After such awesome harmoniousness, it is difficult to strike up notes of discord. I admit to having been a Deadhead for over twenty years—in case you have not realized that by now—while I must say that I do not agree with them on two major issues. My first objection has to do with the drug problem related to and associated with the band. I am willing to accept that no one in the group has discouraged the use of pot and psychedelics, but I am deeply troubled by their unwillingness to draw a line somewhere. Some members of the band refused even to speak out against hard drugs—and that is hard to take. After all, Ron McKernan’s death of cirrhosis of the liver at age 28 was caused by overindulgence in alcohol and hard drugs. Brent Mydland, his substitute, died at age 37 of an overdose of of morphine and cocaine. Jerry Garcia’s death at age 53, in 1995, was caused by his addiction to heroin, and resulted in the formal dissolution of the band.

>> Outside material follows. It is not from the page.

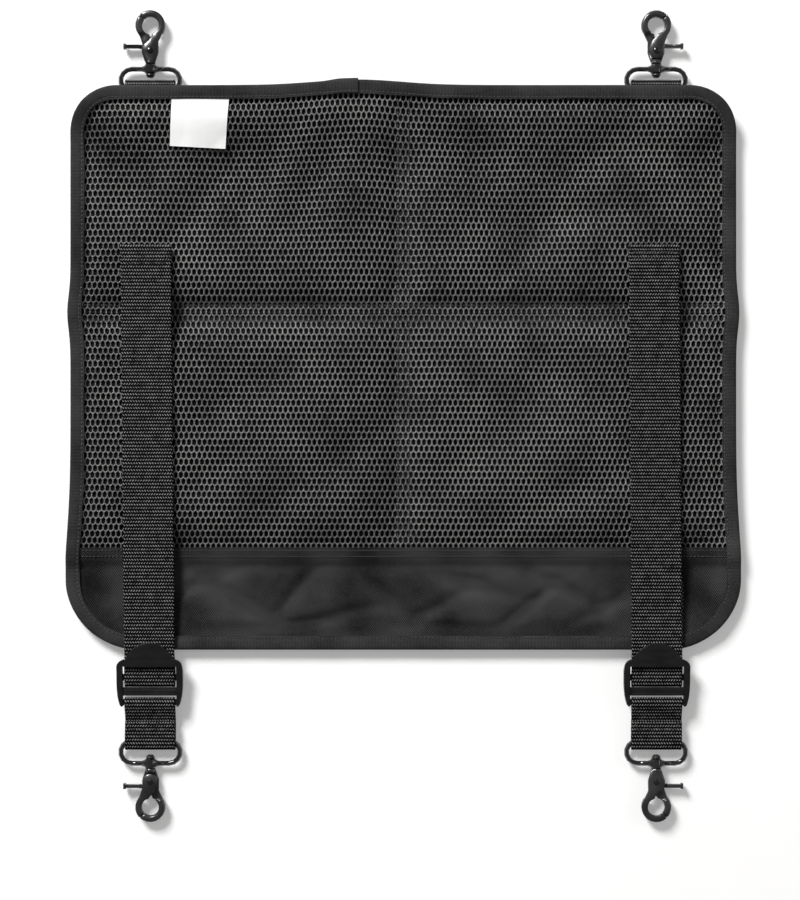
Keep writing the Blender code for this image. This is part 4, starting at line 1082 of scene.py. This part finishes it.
def build_buckles(materials):
    half = math.acos((TAB_RADIUS - TAB_DEPTH) / TAB_RADIUS)
    tab = [(TAB_RADIUS * sin(angle), (TAB_RADIUS - TAB_RADIUS * cos(angle)) * 1.13 - 0.0020)
           for angle in (mix(-half, half, k / 28) for k in range(29))]
    tab += [(TAB_HALF_FOOT, TAB_FOOT), (-TAB_HALF_FOOT, TAB_FOOT)]
    for side_name, side in (("left", -1.0), ("right", 1.0)):
        tool = bmesh.new()
        centre = side * HOOK_X
        slab(tool, ARM, arm_low, arm_top, centre)
        slab(tool, [(-u, t) for u, t in reversed(ARM)], arm_low, arm_top, centre)
        slab(tool, tab, lambda t: tab_top(t) - TAB_THICKNESS, tab_top, centre)
        for wide, near, far, low, top in CROSSPIECES:
            slab(tool, [(-wide, near), (wide, near), (wide, far), (-wide, far)],
                 lambda t, z=low: z, lambda t, z=top: z, centre)
        buckle = finish_piece(f"buckle_moulding_{side_name}", tool, materials["plastic"], angle=35)
        rounding = buckle.modifiers.new("edges", "BEVEL")
        rounding.width = 0.00045
        rounding.segments = 3
        rounding.limit_method = "ANGLE"
        rounding.angle_limit = radians(35)
        rounding.harden_normals = True
        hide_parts(f"ladder_lock_buckle_{side_name}")


# Cast pieces: the solids' own faces, merged and smoothed so that their edges catch the light

CLAW_Y = 0.2960
CLAW_MIDDLE = 0.0089
JOINT_ANGLE = 136.0
TONGUE = (0.0034, 0.0026, 0.0036)
# Node, body, material and slot of the pieces at each corner
CAST_KINDS = (("swivel_eye", "eye", "eye", "eye_steel"), ("hook_body", "hook", "hook", "hook_metal"),
              ("gate", "gate", "hook", "hook_metal"), ("pivot_rivet", "hook", "rivet", "rivet_steel"),
              ("gate_spring", "hook", "spring", "spring_steel"))


def cast_piece(name, body, material):
    tool = bmesh.new()
    tool.from_mesh(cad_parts[name].data)
    bmesh.ops.remove_doubles(tool, verts=tool.verts, dist=0.00001)
    bmesh.ops.dissolve_limit(tool, angle_limit=radians(0.6), verts=tool.verts, edges=tool.edges)
    bmesh.ops.triangulate(tool, faces=[face for face in tool.faces if len(face.verts) > 4])
    piece = finish_piece(name + "_cast", tool, material, body=body, angle=42)
    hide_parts(name)


def claw_tongue(corner, side, up, material):
    """The half-lap inside the claw's joint, so that no light passes between gate and body."""
    tool = bmesh.new()
    angle = radians(JOINT_ANGLE)
    x, y = cos(angle) * side * -1.0, sin(angle) * up
    centre = Vector((side * HOOK_X + CLAW_MIDDLE * x, up * CLAW_Y + CLAW_MIDDLE * y, HOOK_Z))
    out = Vector((x, y, 0.0))
    along = Vector((-y, x, 0.0))
    for vert in bmesh.ops.create_cube(tool, size=1.0)["verts"]:
        shift = out * vert.co.x * TONGUE[0] + along * vert.co.y * TONGUE[1]
        vert.co = centre + shift + Vector((0.0, 0.0, vert.co.z * TONGUE[2]))
    bmesh.ops.bevel(tool, geom=tool.edges[:], offset=0.0003, segments=2, affect="EDGES")
    piece = finish_piece(f"claw_tongue_{corner}", tool, material, body=f"hook_{corner}", angle=40)


def build_castings(materials):
    for corner, side, up in (("upper_left", -1.0, 1.0), ("upper_right", 1.0, 1.0),
                             ("lower_left", -1.0, -1.0), ("lower_right", 1.0, -1.0)):
        for kind, body, look, slot_name in CAST_KINDS:
            cast_piece(f"{kind}_{corner}", f"{body}_{corner}", materials[look])
        claw_tongue(corner, side, up, materials["hook"])


# Stage

FLOOR_Z = -0.0003
FLOOR_HALF = 3.0
PICTURE_CENTRE = (-0.0025, -0.0256)
CAMERA_HEIGHT = 1.60
FRAME_HEIGHT = 0.684
SENSOR = 36.0
WORLD_LEVEL = 0.22
LAMPS = [("key", (-2.2, 3.3, 2.7), (1.5, 1.5), 355.0), ("fill", (2.8, 0.6, 1.5), (1.6, 1.0), 10.0)]


def build_stage():
    tool = bmesh.new()
    tool.faces.new([tool.verts.new((x * FLOOR_HALF, y * FLOOR_HALF, FLOOR_Z))
                    for x, y in ((-1, -1), (1, -1), (1, 1), (-1, 1))])
    floor = finish_piece("floor", tool, floor_material(), body=None)
    scene = bpy.context.scene

    world = bpy.data.worlds.new("studio")
    world.use_nodes = True
    background = world.node_tree.nodes["Background"]
    background.inputs["Color"].default_value = (1.0, 0.995, 0.99, 1.0)
    background.inputs["Strength"].default_value = WORLD_LEVEL
    scene.world = world

    for name, spot, size, power in LAMPS:
        light = bpy.data.lights.new(name, "AREA")
        light.shape = "RECTANGLE"
        light.size, light.size_y = size
        light.energy = power
        lamp = bpy.data.objects.new(name, light)
        lamp.location = spot
        lamp.rotation_euler = (-Vector(spot)).to_track_quat("-Z", "Y").to_euler()
        scene.collection.objects.link(lamp)

    camera_data = bpy.data.cameras.new("camera")
    camera_data.sensor_width = SENSOR
    camera_data.lens = SENSOR * CAMERA_HEIGHT / FRAME_HEIGHT
    camera = bpy.data.objects.new("camera", camera_data)
    camera.location = (*PICTURE_CENTRE, CAMERA_HEIGHT)
    scene.collection.objects.link(camera)
    scene.camera = camera
    scene.view_settings.view_transform = "Standard"


def main():
    backing_tones = (0.010, 0.010, 0.011), (0.028, 0.028, 0.029)
    hem_tones = (0.005, 0.005, 0.0055), (0.046, 0.0455, 0.0455)
    hook_tones = (0.020, 0.020, 0.021), (0.060, 0.061, 0.063)
    eye_tones = (0.008, 0.008, 0.009), (0.024, 0.024, 0.025)
    rivet_tones = (0.02, 0.02, 0.021), (0.05, 0.05, 0.05)
    spring_tones = (0.25, 0.25, 0.25), (0.40, 0.40, 0.40)
    materials = {
        "net": mesh_thread_material(), "ground": ground_and_hole_shade_material(),
        "backing": cloth_material("backing_weave", *backing_tones, 0.0011, 0.0, sheen=0.1),
        "hem": cloth_material("hem_twill", *hem_tones, 0.0012, 58.0, sheen=0.04, relief=0.0004),
        "webbing": webbing_material(), "binding": binding_material(),
        "thread": thread_material("thread", (0.050, 0.049, 0.049)), "label": label_material(),
        "plastic": plastic_material(),
        "hook": metal_material("hook_plating", *hook_tones, 0.24, 0.38, metallic=0.5, coat=0.35),
        "eye": metal_material("eye_coating", *eye_tones, 0.16, 0.28, metallic=0.4, coat=0.7),
        "rivet": metal_material("rivet_plating", *rivet_tones, 0.12, 0.24),
        "spring": metal_material("spring_wire", *spring_tones, 0.20, 0.34, metallic=1.0)}
    build_stage()
    build_base_and_hem(materials)
    build_pads(materials)
    build_mesh_face(materials)
    build_binding(materials)
    build_webbing(materials)
    build_buckles(materials)
    build_label(materials)
    build_stitches(materials)
    build_castings(materials)


main()
bpy.context.view_layer.update()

My second major objection is to the band’s concept of America, which in many an instance does not keep apart actuality and what Richard Brautigan has called "often only a place in the mind," the United States and the dream of America. The lampoonery of a simple-minded, red-white-and-blue flag-waving patriotism is itself finally no more than a gesture that refers back to itself—it is flag waving. "Truckin’," the hymn to and of the band’s life on the road, never crosses the confines of the United States. In all of the Grateful Dead, there isn’t really anything suggestive of a world beyond the borders of the U.S. The accident of the triple album Europe ’72 is revealing in the graphics of the inside cover—which suggests nothing so much as a step into another world.

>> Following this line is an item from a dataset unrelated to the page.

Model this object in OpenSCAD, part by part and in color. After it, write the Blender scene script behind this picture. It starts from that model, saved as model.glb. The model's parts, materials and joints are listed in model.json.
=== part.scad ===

Those setbacks—the drug cult and the national fixation—are issues that need to be reckoned with; the latter at least is a feature shared by almost all American rock musicians, and therefore it would be unfair to single out the Dead for blame. In general, the words and music of the Dead are far above rock mediocrity. Perhaps it would be too much to invoke categories of musical art or compare their lyrics to poetry; but what their words and music occasionally have to say is not to be dismissed too lightly. For me, the following lines come as close as anything to being a personal motto:

There is a road, no simple highway
Between the dawn and the dark of night
And if you go, no-one may follow
That path is for your steps alone

You who choose to lead must follow
But if you fall, you fall alone
If you should stand, then who’s to guide you?
If I knew the way, I would take you home.